Today started grey and early, shimmering gloom but the forecast was good. Patches of clearing, glimpsed and snatched away again, but leaving a little more behind at each clearing.
The Zodiac scrunched against the rock of Saddle Island; a strong swell but we scrabbled ashore on wet, slithery rocks. Climbed the steep tussac to the plateau and then we split off to the four winds of the island, high above the surging sea.
The sun breaks through: two wandering albatrosses gaze back, massively white, sitting patiently with oversize beaks. Giant petrels everywhere, squashed on young chicks, yelling protection. The ground is riddled with the holes of burrow-nesting petrels - white-chins, diving petrels, prions.
White-chinned petrels swoop, circling to their nests as the sun builds. The occasional clipped crack of icebergs breaking and the low roar of a big glacier calving pierces the brilliant stillness.
The seascape clears, straggling wisps of cloud linger against the brilliant blue of the sea studded with small bergs, the wet green of the tussac, the shiny majesty of a thousand rocky peaks, un-named, unclimbed, untouched. The rocky scree of our island for the day climbs steeply to end abruptly in a 600 foot plunge to the sea.
Our paradise of the perfect morning is broken by the finding of rat droppings.
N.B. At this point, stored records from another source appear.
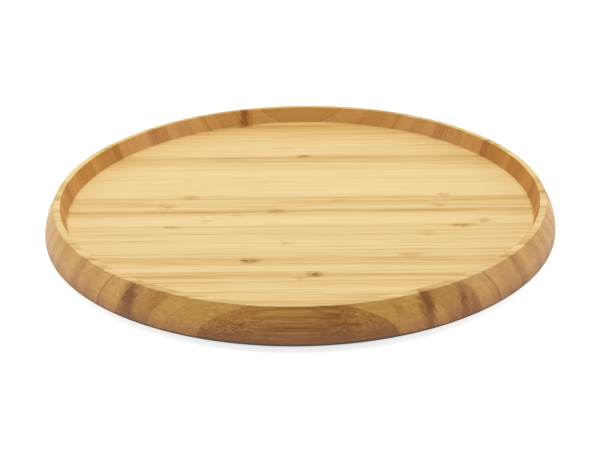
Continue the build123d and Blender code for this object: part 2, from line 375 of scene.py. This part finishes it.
own_share = add_node(tree, "MapRange", [side_face, 0.0, 1.0, 0.10, 0.16])[0]
own_share = add_node(tree, "Math", [dish_wall, 0.12, own_share], operation="MULTIPLY_ADD")[0]
own_tone = add_node(tree, "Math", [chance[0], 0.5], operation="SUBTRACT")[0]
own_tone = add_node(tree, "Math", [own_tone, own_share], operation="MULTIPLY")[0]
side_share = add_node(tree, "MapRange", [dish_wall, 0.0, 1.0, 0.5, 0.8])[0]
side_share = add_node(tree, "Math", [side_face, side_share], operation="MULTIPLY")[0]
tone = add_node(tree, "Mix", {0: side_share, 2: board_ramp.outputs[0], 3: side_tone})[0]
tone = add_node(tree, "Math", [tone, own_tone], operation="ADD")[0]
# The right-hand part of the board is painted a little darker: painted shade, standing for the
# light that falls from the left.
painted_right_shade = add_node(tree, "MapRange", [along, 40.0, 180.0, 0.0, 0.06])[0]
tone = add_node(tree, "Math", [tone, painted_right_shade], operation="ADD")[0]
broad_share = add_node(tree, "MapRange", [dish_wall, 0.0, 1.0, 0.30, 0.01])[0]
end_share = add_node(tree, "MapRange", [dish_wall, 0.0, 1.0, 0.40, 0.36])[0]
for face, share in ((broad_face, broad_share), (end_face, end_share), (front_strip, 0.33)):
    tone = add_node(tree, "Math", [face, share, tone], operation="MULTIPLY_ADD")[0]

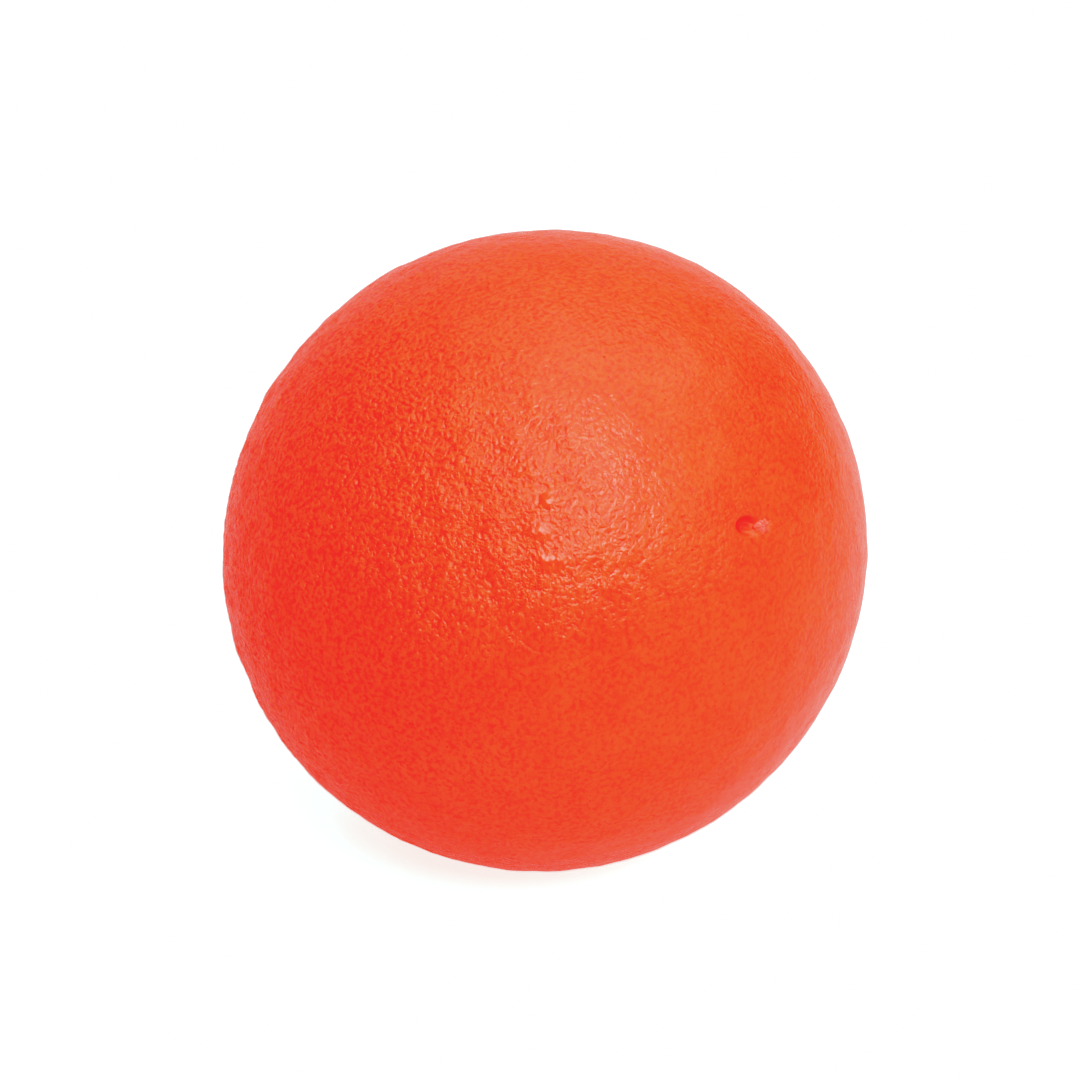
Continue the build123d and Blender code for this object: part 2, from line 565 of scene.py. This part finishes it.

Then a skull; I hear rodent scurrying among the high tussac. Brought to South Georgia by people, rats are a serious pest here: they eat the burrow-nesting birds. And already, they have cleared out the pipits.
Our morning's idyll has found the beginnings of a nightmare. Our brief visit has made Saddle Island a top conservation priority: without a rat eradication programme the burrows will fall silent in ten, maybe 20 years. Thank goodness we've found this now, while there is still time to act.